New degree track in composition and technology debuts this fall
Beginning in fall of 2020, the Auburn University Department of Music will be offering a brand-new degree track in composition and technology. This highly innovative program welcomes students interested in instrumental and vocal composition, video game and film scoring, as well as songwriting and beat making.
The composition and technology degree includes instruction in ear training, music theory, music history and piano skills, and provides the opportunity to perform in a wide array of highly celebrated AU ensembles.
The upper-level coursework features a large variety of industry related topics including audio engineering, advanced digital audio workstations (DAW) operations, virtual instrument orchestration and electronic music history. These courses were developed to prepare students to become lifelong learners in the ever-changing world of music technology and studio production.
Lee Johnson, director of composition and technology at Auburn University, is an active symphonic and crossover composer. He brings decades of experience in training and preparing students for their place in the modern music industry.
Johnson’s students hold a wide-array of positions in the music industry including scoring for network television and feature films, teaching and administrating at leading universities, as well as producing for themselves and other artists throughout the music industry—including students who have won Grammys for their work.
According to Johnson, one of the most exciting features of the composition and technology degree is that it will attract and engage students from a wide variety of musical backgrounds.

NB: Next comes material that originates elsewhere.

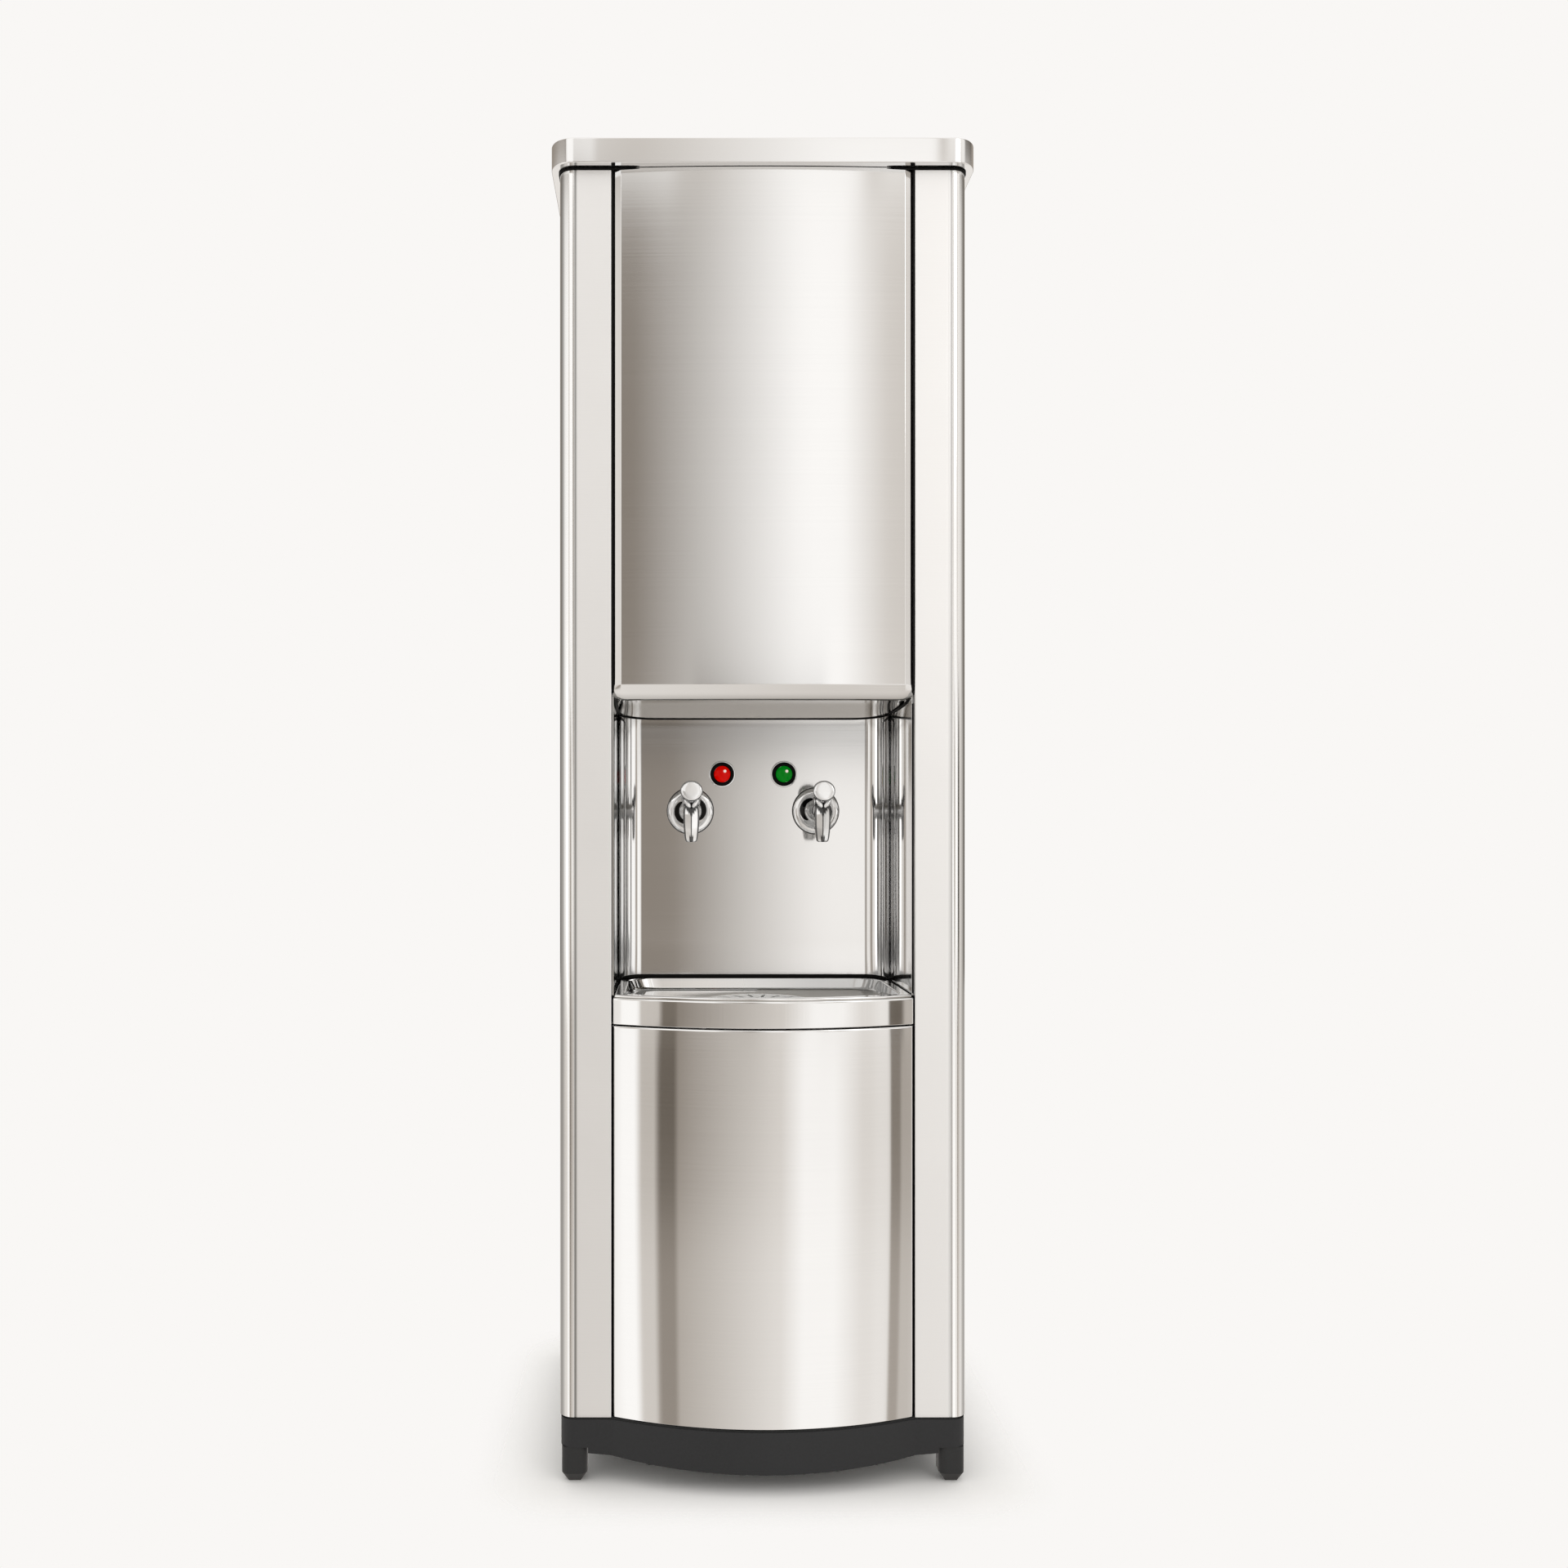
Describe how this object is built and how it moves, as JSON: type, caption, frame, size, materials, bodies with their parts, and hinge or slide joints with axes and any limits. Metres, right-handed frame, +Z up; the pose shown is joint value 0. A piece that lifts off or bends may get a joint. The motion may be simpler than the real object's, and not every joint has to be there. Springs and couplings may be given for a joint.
{
  "type": "storage water cooler",
  "caption": "Tall free-standing stainless steel water cooler with a lift-off cap, a recessed niche with lever taps and pilot lamps, a drip basin with a strainer and a bowed lower panel.",
  "frame": {"origin": "centre of the bounding box's footprint, on the floor under the feet", "axes": "+Z up along the cabinet, +X to the right seen from the front, +Y to the rear, so the taps face -Y"},
  "size_m": [0.416, 0.4, 1.312],
  "materials": {
    "side_steel": "satin, faint vertical rolling lines",
    "hood_steel": "bright satin, horizontal grain",
    "lower_steel": "bright satin, horizontal grain",
    "niche_steel": "satin",
    "basin_steel": "bright pressed sheet",
    "strainer_steel": "polished disc",
    "cap_steel": "fine satin, slightly darker",
    "back_steel": "galvanised sheet with faint spangle",
    "frame_steel": "galvanised sheet",
    "pan_steel": "black powder coat",
    "plinth_plastic": "charcoal moulding, fine texture",
    "foot_plastic": "black moulding",
    "tap_chrome": "polished chrome plate",
    "stem_steel": "turned steel",
    "spring_steel": "spring wire",
    "nut_brass": "turned brass",
    "bezel_plastic": "black, glossy",
    "lens_red": "clear red dome",
    "lens_green": "clear green dome",
    "tank_steel": "food-grade, bright",
    "foam": "rigid foam skin",
    "copper": "drawn copper tube",
    "lid_plastic": "white moulding",
    "valve_plastic": "white acetal",
    "float_plastic": "white blow moulding",
    "hose_silicone": "milky silicone hose",
    "hose_grey": "grey waste hose",
    "fitting_plastic": "black nylon",
    "fitting_brass": "turned brass",
    "control_plastic": "black",
    "rocker_red": "red rocker",
    "rocker_green": "green rocker",
    "screw_steel": "zinc plated",
    "compressor_paint": "black enamel",
    "condenser_paint": "black enamel on tube and wire",
    "grommet_rubber": "black rubber",
    "heater_steel": "sheathed element"
  },
  "bodies": {
    "cabinet": {"plinth": "plinth_plastic", "feet": "foot_plastic", "base_pan": "pan_steel", "left_side_panel": "side_steel", "right_side_panel": "side_steel", "lower_panel": "lower_steel", "hood_panel": "hood_steel", "niche_shell": "niche_steel", "basin": "basin_steel", "drain_tail": "valve_plastic", "drain_hose": "hose_grey", "drain_outlet": "fitting_plastic", "inlet_fitting": "fitting_brass", "cord_gland": "fitting_plastic", "top_frame": "frame_steel", "tank_shelf": "frame_steel", "back_panel": "back_steel", "back_screws": "screw_steel", "thermostat_body": "control_plastic", "switch_frames": "control_plastic", "tank_insulation": "foam", "cold_tank": "tank_steel", "tank_lid": "lid_plastic", "evaporator_coil": "copper", "float_valve": "valve_plastic", "inlet_hose": "hose_silicone", "cold_line": "hose_silicone", "hot_feed_line": "hose_silicone", "hot_supply_line": "hose_silicone", "hot_tank": "tank_steel", "hot_tank_insulation": "foam", "heater": "heater_steel", "tap_pins": "stem_steel", "tap_nuts": "nut_brass", "compressor": "compressor_paint", "compressor_grommets": "grommet_rubber", "relay_cover": "control_plastic", "condenser": "condenser_paint", "filter_drier": "copper", "capillary_line": "copper", "suction_line": "copper", "discharge_line": "copper", "tap_body_left": "tap_chrome", "tap_spring_left": "spring_steel", "lamp_bezel_left": "bezel_plastic", "tap_body_right": "tap_chrome", "tap_spring_right": "spring_steel", "lamp_bezel_right": "bezel_plastic", "lamp_lens_left": "lens_red", "lamp_lens_right": "lens_green"},
    "tap_lever_left": {"tap_lever_left": "tap_chrome"},
    "tap_lever_right": {"tap_lever_right": "tap_chrome"},
    "tap_stem_left": {"tap_stem_left": "stem_steel"},
    "tap_stem_right": {"tap_stem_right": "stem_steel"},
    "strainer": {"basin_strainer": "strainer_steel"},
    "cap": {"top_cap": "cap_steel"},
    "dial": {"thermostat_dial": "control_plastic"},
    "hot_rocker": {"hot_switch_rocker": "rocker_red"},
    "cold_rocker": {"cold_switch_rocker": "rocker_green"},
    "float": {"float_arm": "float_plastic"}
  },
  "joints": [
    {"name": "tap_lever_left", "type": "hinge", "parent": "cabinet", "child": "tap_lever_left", "pos_m": [-0.069, -0.057, 0.668], "axis": [1, 0, 0], "range_deg": [0, 18], "stiffness_Nm_per_rad": 0.4, "springref_deg": -8.59},
    {"name": "tap_lever_right", "type": "hinge", "parent": "cabinet", "child": "tap_lever_right", "pos_m": [0.069, -0.057, 0.668], "axis": [1, 0, 0], "range_deg": [0, 18], "stiffness_Nm_per_rad": 0.4, "springref_deg": -8.59},
    {"name": "tap_stem_left", "type": "slide", "parent": "cabinet", "child": "tap_stem_left", "axis": [0, 0, -1], "range_m": [0, 0.00201], "deforming": ["tap_spring_left"]},
    {"name": "tap_stem_right", "type": "slide", "parent": "cabinet", "child": "tap_stem_right", "axis": [0, 0, -1], "range_m": [0, 0.00201], "deforming": ["tap_spring_right"]},
    {"name": "strainer_lift", "type": "slide", "parent": "cabinet", "child": "strainer", "axis": [0, 0, 1], "range_m": [0, 0.04]},
    {"name": "cap_lift", "type": "slide", "parent": "cabinet", "child": "cap", "axis": [0, 0, 1], "range_m": [0, 0.05]},
    {"name": "thermostat_dial", "type": "hinge", "parent": "cabinet", "child": "dial", "pos_m": [0.095, 0.1873, 0.69], "axis": [0, 1, 0], "range_deg": [0, 270]},
    {"name": "hot_switch", "type": "hinge", "parent": "cabinet", "child": "hot_rocker", "pos_m": [0.072, 0.176, 0.61], "axis": [1, 0, 0], "range_deg": [0, 16]},
    {"name": "cold_switch", "type": "hinge", "parent": "cabinet", "child": "cold_rocker", "pos_m": [0.118, 0.176, 0.61], "axis": [1, 0, 0], "range_deg": [0, 16]},
    {"name": "float_arm", "type": "hinge", "parent": "cabinet", "child": "float", "pos_m": [0.06, 0.0513, 1.1692], "axis": [1, 0, 0], "range_deg": [-28, 0]}
  ],
  "couplings": [
    {"joint": "tap_stem_left", "follows": "tap_lever_left", "m_per_rad": 0.0063662},
    {"joint": "tap_stem_right", "follows": "tap_lever_right", "m_per_rad": 0.0063662}
  ]
}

“The stylistic pursuits recognized and supported in this degree will run the gamut of the music industry. Symphonic, instrumental, and choral composers will be studying alongside songwriters, electronic musicians, and beat makers,” Johnson said.
Students in composition and technology will be provided with in-depth instruction and production experiences, which include virtual and hi-tech audio and studio techniques. In addition, majors will have a wide-range of experiences with live musicians and ensembles on the concert stage and in the recording studio environment.